Han: If you have overlapping tools across data management, audience targeting, creative production, and measurement, you’re ready to go. Top performers are four times more likely to consolidate 50% or more of their stack by 2027 and are 22% more likely to credit consolidated platforms for improved ROI.

Consolidation is not about cutting tools for cost savings. It’s about unlocking intelligence across creative, data, and activation in one system. The inflection point appears around 25 to 50% stack modernization, where connected intelligence begins to drive measurable performance lift.

Keeping Humanity at Forefront

DGR: How do you see the balance between specialized tools and consolidated platforms shifting in the next few years?

Han: Specialization will remain important, but intelligence will consolidate. Marketers are pushing creative, identity, orchestration, and attribution into unified environments powered by shared first-party data. Instead of disconnected point solutions, we’re seeing integrated workflows where AI, measurement, and activation live together. The future is more connected systems.

DGR: How can marketers ensure that AI complements human creativity rather than replacing it?

Han: The best-performing teams use AI to expand creative variation, not to eliminate creative thinking. Motion and video creative production grew 59% year over year, driven in part by AI-assisted editing and resizing. AI handles versioning, format adaptation, and signal-based adjustments. Humans define the narrative, the emotional hook, and the brand voice. When paired intentionally, AI scales creative ambition instead of diluting it.

DGR: What are the most common pitfalls marketers face when attempting omnichannel orchestration, and how can they avoid them?

Han: Confusing running multiple channels with true orchestration— 75% of marketers say they run omnichannel campaigns, but few execute coordinated sequencing across channels. Many rely on dashboards for visibility but lack activation logic connecting CTV, display, and social in a continuous loop. Avoid this by:

  • Starting with two to three connected channels
  • Aligning on shared KPIs
  • Standardizing measurement frameworks
  • Sequencing creative intentionally

Omnichannel maturity is built operationally, not aspirationally.

Where the Market is Moving To 

DGR: Which emerging channels do you believe hold the most potential for marketers in 2026 and beyond?

Han: CTV and DOOH are transitioning from experimental to full-funnel performance channels. Top performers are significantly more likely to invest in programmatic direct mail, in-game advertising, and DOOH, with a 12 to 16 percentage point performance delta over peers.
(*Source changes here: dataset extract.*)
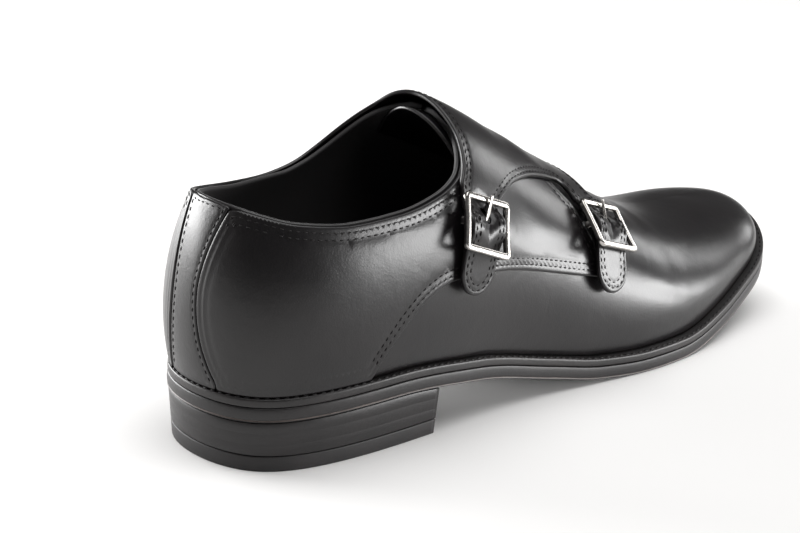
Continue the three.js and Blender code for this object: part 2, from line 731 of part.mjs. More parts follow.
// ---------------------------------------------------------------- the finished group
const finishes = {
  leather: { color: 0x1a181a, roughness: 0.32, metalness: 0 },
  edge: { color: 0x1c1a1b, roughness: 0.4, metalness: 0 },
  lining: { color: 0x141316, roughness: 0.6, metalness: 0 },
  rubber: { color: 0x1e1c1d, roughness: 0.55, metalness: 0 },
  metal: { color: 0xd9d4ce, roughness: 0.18, metalness: 1 },
};

const shoe = new THREE.Group();

function add(name, finish, body) {
  const mesh = body.getMesh();
  const geometry = new THREE.BufferGeometry();
  geometry.setAttribute("position", new THREE.BufferAttribute(mesh.vertProperties, 3));
  geometry.setIndex(new THREE.BufferAttribute(mesh.triVerts, 1));
  geometry.computeVertexNormals();
  const part = new THREE.Mesh(geometry, new THREE.MeshStandardMaterial(finishes[finish]));
  part.name = name;
  shoe.add(part);
}

add("upper", "leather", upper);
add("lateral_quarter", "leather", lateralQuarter);
add("medial_quarter_strap", "leather", strap);
add("back_stay", "leather", backStay);
add("tongue", "leather", tongue);
add("welt", "edge", welt);
add("outsole", "edge", outsole);
add("insole", "lining", insole);
add("heel_stack", "edge", heelStack);
add("heel_lift", "rubber", heelLift);
for (const row of BUCKLES) {
  add("buckle_frame_" + row.name, "metal", frameSolid(row));
  add("buckle_prong_" + row.name, "metal", prongSolid(row));
  add("buckle_tab_" + row.name, "leather", tabSolid(row));
}

// Centre the group over the floor, with the sole's lowest plane at zero.
const box = new THREE.Box3().setFromObject(shoe);
const middle = box.getCenter(new THREE.Vector3());
for (const part of shoe.children) part.geometry.translate(-middle.x, -middle.y, -box.min.z);

export default shoe;
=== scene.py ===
import math

import bmesh
import bpy
import numpy as np
from mathutils import Matrix, Vector
from mathutils.geometry import delaunay_2d_cdt
from mathutils.kdtree import KDTree


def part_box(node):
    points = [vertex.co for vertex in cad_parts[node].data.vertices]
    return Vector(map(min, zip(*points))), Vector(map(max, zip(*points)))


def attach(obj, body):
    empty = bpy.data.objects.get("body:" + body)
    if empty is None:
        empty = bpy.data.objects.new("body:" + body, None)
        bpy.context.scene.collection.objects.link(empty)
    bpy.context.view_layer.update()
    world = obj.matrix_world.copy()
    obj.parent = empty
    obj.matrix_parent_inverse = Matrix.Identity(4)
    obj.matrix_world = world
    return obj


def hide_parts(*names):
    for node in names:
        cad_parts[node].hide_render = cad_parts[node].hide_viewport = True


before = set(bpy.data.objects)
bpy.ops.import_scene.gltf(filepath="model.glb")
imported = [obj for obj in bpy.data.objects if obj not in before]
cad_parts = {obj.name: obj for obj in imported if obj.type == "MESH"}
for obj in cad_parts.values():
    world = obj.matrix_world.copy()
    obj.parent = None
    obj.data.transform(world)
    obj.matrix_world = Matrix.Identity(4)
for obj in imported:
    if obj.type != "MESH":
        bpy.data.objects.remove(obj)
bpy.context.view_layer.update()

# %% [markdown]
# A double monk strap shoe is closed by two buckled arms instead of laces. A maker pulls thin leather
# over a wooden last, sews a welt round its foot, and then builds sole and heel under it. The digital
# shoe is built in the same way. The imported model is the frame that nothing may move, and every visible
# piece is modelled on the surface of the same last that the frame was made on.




def new_object(name, data):
    """An object with this data, in the scene."""
    made = bpy.data.objects.new(name, data)
    bpy.context.scene.collection.objects.link(made)
    return made


def turned(x, y, z, place):
    """The matrix of an object with these three directions as its own axes."""
    return Matrix([[x[i], y[i], z[i], place[i]] for i in range(3)] + [[0, 0, 0, 1]])


# %% [markdown]
# The last decides everything. It is a table of sections, each with a foot on the feather line, where
# the upper turns under, and a top on the ridge of instep and toe. A spline runs through each column,
# so a few rows give a smooth body. A sculpted mesh would be quicker to start and harder to measure.

# %% the last as a table of sections, in millimetres
SECTIONS = [
    # name, y, outer, inner, ridge x, ridge y, ridge z, low swell outer and inner, high swell
    ("heel back", 4, 0, 0, 0, 24, 113, 5, 5, -3.5, -3.5),
    ("heel turn", 7.5, 16, -16, 0, 26.5, 113, 4.5, 5, -2.5, -3),
    ("heel curve", 19, 26.5, -26.5, -0.5, 34, 113, 4, 4.5, -1, -1.5),
    ("heel side", 40, 32, -30.5, -0.5, 47, 113.5, 4, 4, 0, 0),
    ("seat front", 66, 34, -30, -1, 67, 113.5, 4.5, 4, 1, 1),
    ("rear waist", 92, 34, -27, -1.5, 92, 111, 5, 5, 2, 2),
    ("waist", 118, 33.5, -25.5, -2, 118, 99.5, 5, 6, 2, 2),
    ("front waist", 144, 35, -27.5, -3, 144, 85, 5, 6, 1.5, 1.5),
    ("rear joint", 168, 38, -34, -4, 168, 72, 4, 4, 0.5, 0.5),
    ("joint", 192, 41, -40.5, -5, 191, 61, 3, 3, 0, 0.5),
    ("ball", 214, 40.5, -44, -6, 211, 51.5, 3, 3, 0.5, 1),
    ("toe root", 236, 37, -43.5, -6, 230, 45, 3, 3, 1, 1),
    ("toe box", 258, 31, -39, -6, 246, 42.5, 3, 3, 1.5, 1.5),
    ("toe side", 277, 24, -31.5, -6, 257, 42, 3, 3, 2, 2),
    ("toe curve", 291, 10.5, -20.5, -6, 264, 41.5, 3, 3, 2, 2),
    ("toe tip", 297, -6, -6, -6, 266.5, 41.5, 3, 3, 2, 2),
]
TIP = len(SECTIONS) - 1
AROUND = 2 * TIP
# How far the sole stands out from the feather line, by section; then heights by y.
EDGE = [4.6, 4.6, 4.6, 4.6, 4.6, 4.8, 5, 5.4, 5.8, 6, 6.2, 6.4, 6.6, 6.8, 7, 7]
BED = [(-10, 26.6), (0, 27), (60, 28), (100, 24), (140, 15), (165, 10), (188, 8.5), (210, 8.5),
       (240, 13.5), (270, 21.5), (310, 36)]
THROAT_Y = 106
COLLAR = [(-5, 94), (8, 90), (22, 86), (42, 83.8), (62, 84.5), (80, 87.5), (92, 92), (99, 99),
          (103, 106), (THROAT_Y, 114), (THROAT_Y + 3, 130)]
COLLAR_INNER = [(-5, 94), (8, 90), (22, 86), (42, 83), (62, 83.5), (71, 86), (79, 90.5), (87, 97),
                (94, 103.5), (101, 108.5), (THROAT_Y, 114), (THROAT_Y + 3, 130)]
print("sections:", TIP + 1)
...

CTV ad spend is projected to grow at a 12% annual rate through 2029, outpacing digital overall. Meanwhile, AI-assisted creative production is lowering barriers to entry, making premium formats accessible to brands of all sizes. Emerging channels are no longer just awareness drivers. They are performance engines when connected properly.

DGR: If you had to pick one key takeaway for marketers from this report, what would it be?

Han: Performance advantage now comes from connected systems. The marketers seeing the strongest gains are unifying channels, consolidating intelligently, embedding AI pragmatically, and investing earlier in emerging formats. The future belongs to marketers who align creative, data, and media into one continuous cycle of insight and improvement.

Additionally, measurement clarity has improved, but it remains imperfect and opaque. It is simply no longer the primary constraint. The operational layer has not kept pace. The gap between visibility and orchestration is where marketers see wasted spend. The next competitive advantage will not come from adding more tools. It will come from connecting the right ones and letting intelligence flow across them. That is the defining transition for programmatic in 2026.